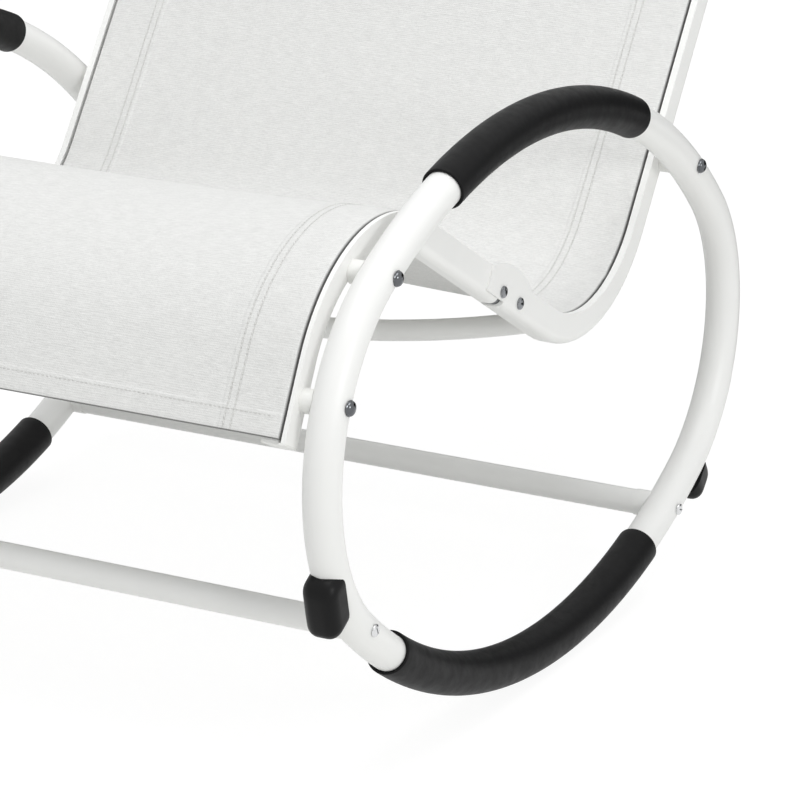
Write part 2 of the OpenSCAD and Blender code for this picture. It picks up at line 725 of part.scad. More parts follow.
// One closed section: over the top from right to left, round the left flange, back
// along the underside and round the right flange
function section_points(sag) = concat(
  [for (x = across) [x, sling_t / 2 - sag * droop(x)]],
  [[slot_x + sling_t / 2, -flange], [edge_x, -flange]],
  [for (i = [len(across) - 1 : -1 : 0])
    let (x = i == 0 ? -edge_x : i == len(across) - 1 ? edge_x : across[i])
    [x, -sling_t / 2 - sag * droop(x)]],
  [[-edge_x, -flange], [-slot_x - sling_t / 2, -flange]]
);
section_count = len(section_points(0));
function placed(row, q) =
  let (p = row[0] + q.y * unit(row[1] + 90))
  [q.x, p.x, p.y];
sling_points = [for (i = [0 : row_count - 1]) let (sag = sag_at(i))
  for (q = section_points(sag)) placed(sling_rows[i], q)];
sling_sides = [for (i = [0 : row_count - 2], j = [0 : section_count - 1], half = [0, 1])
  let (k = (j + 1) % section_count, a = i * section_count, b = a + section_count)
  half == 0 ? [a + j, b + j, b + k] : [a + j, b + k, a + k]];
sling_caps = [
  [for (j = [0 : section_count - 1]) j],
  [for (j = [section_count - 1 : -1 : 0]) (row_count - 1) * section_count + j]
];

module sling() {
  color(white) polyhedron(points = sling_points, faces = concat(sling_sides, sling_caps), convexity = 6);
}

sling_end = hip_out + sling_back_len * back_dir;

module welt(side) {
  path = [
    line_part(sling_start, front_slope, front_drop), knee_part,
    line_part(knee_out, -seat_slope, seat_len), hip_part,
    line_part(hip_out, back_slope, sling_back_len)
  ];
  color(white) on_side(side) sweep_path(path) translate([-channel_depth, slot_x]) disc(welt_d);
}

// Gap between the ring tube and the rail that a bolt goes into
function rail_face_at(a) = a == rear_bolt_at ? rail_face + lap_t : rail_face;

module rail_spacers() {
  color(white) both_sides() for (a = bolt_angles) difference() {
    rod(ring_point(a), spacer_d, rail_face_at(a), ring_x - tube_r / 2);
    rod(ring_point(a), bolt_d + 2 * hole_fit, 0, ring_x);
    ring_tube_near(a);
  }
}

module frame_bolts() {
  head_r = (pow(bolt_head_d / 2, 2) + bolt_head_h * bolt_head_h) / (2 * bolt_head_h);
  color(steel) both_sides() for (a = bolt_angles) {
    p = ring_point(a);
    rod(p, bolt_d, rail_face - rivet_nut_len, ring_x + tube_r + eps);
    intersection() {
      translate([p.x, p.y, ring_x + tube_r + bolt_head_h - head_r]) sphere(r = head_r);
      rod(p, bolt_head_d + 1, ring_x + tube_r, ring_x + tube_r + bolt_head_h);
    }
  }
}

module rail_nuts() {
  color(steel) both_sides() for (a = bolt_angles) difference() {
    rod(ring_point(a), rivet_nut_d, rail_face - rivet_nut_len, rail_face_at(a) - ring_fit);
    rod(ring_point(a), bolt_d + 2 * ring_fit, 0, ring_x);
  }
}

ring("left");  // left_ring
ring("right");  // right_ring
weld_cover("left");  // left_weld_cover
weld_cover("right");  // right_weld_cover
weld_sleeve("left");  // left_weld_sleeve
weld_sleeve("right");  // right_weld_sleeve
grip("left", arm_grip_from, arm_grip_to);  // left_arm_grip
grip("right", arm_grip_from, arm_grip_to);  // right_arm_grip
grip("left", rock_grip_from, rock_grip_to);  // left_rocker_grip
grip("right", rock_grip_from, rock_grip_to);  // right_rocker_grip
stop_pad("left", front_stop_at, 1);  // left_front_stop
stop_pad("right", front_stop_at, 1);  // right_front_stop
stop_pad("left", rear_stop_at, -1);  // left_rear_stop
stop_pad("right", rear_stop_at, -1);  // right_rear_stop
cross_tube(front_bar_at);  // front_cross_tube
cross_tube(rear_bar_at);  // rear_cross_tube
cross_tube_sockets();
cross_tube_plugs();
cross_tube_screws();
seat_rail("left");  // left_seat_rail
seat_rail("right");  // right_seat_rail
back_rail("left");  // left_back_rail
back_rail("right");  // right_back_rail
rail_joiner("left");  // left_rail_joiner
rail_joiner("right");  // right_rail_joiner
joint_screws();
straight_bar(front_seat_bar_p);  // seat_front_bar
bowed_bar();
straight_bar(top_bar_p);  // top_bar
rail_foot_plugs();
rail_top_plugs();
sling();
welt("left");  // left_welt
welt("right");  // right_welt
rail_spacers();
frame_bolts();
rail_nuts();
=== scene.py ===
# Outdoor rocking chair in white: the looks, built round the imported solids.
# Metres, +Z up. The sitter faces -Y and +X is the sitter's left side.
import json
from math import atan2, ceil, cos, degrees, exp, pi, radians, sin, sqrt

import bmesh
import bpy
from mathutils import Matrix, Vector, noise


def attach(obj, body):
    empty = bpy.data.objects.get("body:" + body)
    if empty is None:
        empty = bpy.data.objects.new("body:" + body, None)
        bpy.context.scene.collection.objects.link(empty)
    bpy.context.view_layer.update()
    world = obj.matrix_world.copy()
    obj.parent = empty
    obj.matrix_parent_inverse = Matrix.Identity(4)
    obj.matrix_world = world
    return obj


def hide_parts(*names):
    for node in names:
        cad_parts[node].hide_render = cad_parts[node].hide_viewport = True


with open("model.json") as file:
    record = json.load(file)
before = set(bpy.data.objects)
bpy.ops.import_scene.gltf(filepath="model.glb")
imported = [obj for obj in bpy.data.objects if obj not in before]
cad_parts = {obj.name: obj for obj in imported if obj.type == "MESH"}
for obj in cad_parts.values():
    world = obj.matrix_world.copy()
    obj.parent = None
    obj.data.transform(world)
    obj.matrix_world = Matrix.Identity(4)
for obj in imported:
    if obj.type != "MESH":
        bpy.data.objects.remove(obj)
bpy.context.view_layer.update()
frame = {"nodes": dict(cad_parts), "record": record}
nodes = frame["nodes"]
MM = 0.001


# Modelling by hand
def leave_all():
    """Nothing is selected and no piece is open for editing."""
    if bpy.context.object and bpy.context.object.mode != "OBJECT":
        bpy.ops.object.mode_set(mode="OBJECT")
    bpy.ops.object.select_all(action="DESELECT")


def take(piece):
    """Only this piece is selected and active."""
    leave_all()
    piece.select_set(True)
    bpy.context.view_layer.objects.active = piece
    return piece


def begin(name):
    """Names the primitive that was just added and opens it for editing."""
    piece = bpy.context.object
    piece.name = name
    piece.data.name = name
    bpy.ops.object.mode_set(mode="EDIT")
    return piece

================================

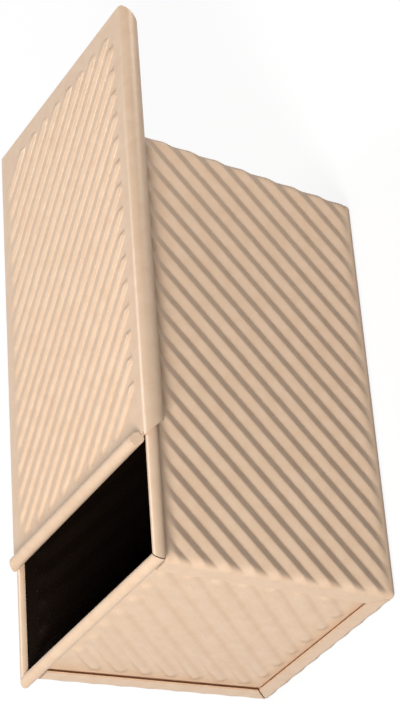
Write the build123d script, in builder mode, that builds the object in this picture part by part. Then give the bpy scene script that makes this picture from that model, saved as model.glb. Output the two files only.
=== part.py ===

================================

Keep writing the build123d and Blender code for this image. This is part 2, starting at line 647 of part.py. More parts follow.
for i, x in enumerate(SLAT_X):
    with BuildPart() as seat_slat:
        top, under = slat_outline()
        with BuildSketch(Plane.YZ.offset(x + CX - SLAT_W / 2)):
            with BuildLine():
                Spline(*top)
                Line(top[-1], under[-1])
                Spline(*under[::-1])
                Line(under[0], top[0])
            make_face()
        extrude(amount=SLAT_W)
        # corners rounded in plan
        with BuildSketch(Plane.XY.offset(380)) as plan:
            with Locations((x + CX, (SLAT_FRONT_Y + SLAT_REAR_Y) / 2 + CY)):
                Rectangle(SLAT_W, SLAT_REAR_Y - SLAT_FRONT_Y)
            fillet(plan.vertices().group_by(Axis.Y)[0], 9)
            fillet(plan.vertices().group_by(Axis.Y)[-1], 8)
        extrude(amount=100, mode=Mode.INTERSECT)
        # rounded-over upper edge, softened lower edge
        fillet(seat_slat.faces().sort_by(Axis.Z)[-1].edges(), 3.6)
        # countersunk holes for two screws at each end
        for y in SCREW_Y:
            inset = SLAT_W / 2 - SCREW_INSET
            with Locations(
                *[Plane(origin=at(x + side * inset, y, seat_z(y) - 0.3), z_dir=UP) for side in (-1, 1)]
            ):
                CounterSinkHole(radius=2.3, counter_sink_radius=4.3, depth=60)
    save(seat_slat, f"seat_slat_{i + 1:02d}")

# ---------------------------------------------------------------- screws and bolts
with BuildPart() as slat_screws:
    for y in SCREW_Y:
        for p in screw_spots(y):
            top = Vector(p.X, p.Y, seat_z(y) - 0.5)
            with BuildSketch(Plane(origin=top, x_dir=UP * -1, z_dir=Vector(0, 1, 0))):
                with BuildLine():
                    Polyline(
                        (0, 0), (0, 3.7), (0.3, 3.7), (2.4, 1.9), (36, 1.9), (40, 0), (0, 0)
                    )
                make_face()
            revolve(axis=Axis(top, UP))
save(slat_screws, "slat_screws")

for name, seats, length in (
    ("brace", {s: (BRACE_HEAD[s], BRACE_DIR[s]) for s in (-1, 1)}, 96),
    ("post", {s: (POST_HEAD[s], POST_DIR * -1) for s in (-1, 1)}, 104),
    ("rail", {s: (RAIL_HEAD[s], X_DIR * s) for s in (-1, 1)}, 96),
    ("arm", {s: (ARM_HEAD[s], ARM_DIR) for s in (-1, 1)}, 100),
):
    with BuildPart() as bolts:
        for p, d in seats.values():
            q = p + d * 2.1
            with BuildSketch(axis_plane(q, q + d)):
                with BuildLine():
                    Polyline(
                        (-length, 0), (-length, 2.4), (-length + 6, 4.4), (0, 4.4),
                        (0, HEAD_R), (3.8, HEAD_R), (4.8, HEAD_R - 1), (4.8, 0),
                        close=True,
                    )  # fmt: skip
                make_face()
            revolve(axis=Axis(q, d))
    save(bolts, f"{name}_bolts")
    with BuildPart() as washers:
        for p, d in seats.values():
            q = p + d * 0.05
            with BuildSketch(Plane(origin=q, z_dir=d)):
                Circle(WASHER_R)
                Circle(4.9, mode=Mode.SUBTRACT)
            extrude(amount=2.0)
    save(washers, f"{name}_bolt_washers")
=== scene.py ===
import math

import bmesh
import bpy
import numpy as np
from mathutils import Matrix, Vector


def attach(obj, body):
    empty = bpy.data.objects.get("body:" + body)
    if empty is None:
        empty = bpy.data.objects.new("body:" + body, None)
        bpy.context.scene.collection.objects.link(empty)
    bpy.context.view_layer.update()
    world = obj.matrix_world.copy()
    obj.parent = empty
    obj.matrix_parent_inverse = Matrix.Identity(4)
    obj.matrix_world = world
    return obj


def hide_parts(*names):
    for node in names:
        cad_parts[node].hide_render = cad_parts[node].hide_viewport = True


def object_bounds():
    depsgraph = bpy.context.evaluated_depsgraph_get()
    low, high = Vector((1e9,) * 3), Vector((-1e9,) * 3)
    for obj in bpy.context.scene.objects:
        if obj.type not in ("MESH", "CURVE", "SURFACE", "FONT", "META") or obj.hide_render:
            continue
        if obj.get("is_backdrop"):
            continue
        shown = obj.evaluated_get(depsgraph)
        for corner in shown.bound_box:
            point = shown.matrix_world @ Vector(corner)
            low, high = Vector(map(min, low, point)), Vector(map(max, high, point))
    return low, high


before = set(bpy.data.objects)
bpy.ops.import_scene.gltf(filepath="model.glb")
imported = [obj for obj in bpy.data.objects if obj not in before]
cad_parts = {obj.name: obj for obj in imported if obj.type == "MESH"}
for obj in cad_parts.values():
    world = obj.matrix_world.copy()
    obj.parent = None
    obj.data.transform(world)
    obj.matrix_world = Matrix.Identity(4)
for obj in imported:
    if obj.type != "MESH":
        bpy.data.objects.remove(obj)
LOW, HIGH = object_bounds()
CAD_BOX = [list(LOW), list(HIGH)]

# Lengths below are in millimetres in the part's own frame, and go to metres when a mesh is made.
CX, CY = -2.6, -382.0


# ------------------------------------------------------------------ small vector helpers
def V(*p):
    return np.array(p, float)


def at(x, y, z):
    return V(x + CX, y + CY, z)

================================

* DO THIS
Your task is to quote exactly the lines beginning with the one that contains "Write part 2" and ending with the one that contains "sling_end = hip_out", with nothing left out or added.

* EXPECTED ANSWER
Write part 2 of the OpenSCAD and Blender code for this picture. It picks up at line 725 of part.scad. More parts follow.
// One closed section: over the top from right to left, round the left flange, back
// along the underside and round the right flange
function section_points(sag) = concat(
  [for (x = across) [x, sling_t / 2 - sag * droop(x)]],
  [[slot_x + sling_t / 2, -flange], [edge_x, -flange]],
  [for (i = [len(across) - 1 : -1 : 0])
    let (x = i == 0 ? -edge_x : i == len(across) - 1 ? edge_x : across[i])
    [x, -sling_t / 2 - sag * droop(x)]],
  [[-edge_x, -flange], [-slot_x - sling_t / 2, -flange]]
);
section_count = len(section_points(0));
function placed(row, q) =
  let (p = row[0] + q.y * unit(row[1] + 90))
  [q.x, p.x, p.y];
sling_points = [for (i = [0 : row_count - 1]) let (sag = sag_at(i))
  for (q = section_points(sag)) placed(sling_rows[i], q)];
sling_sides = [for (i = [0 : row_count - 2], j = [0 : section_count - 1], half = [0, 1])
  let (k = (j + 1) % section_count, a = i * section_count, b = a + section_count)
  half == 0 ? [a + j, b + j, b + k] : [a + j, b + k, a + k]];
sling_caps = [
  [for (j = [0 : section_count - 1]) j],
  [for (j = [section_count - 1 : -1 : 0]) (row_count - 1) * section_count + j]
];

module sling() {
  color(white) polyhedron(points = sling_points, faces = concat(sling_sides, sling_caps), convexity = 6);
}

sling_end = hip_out + sling_back_len * back_dir;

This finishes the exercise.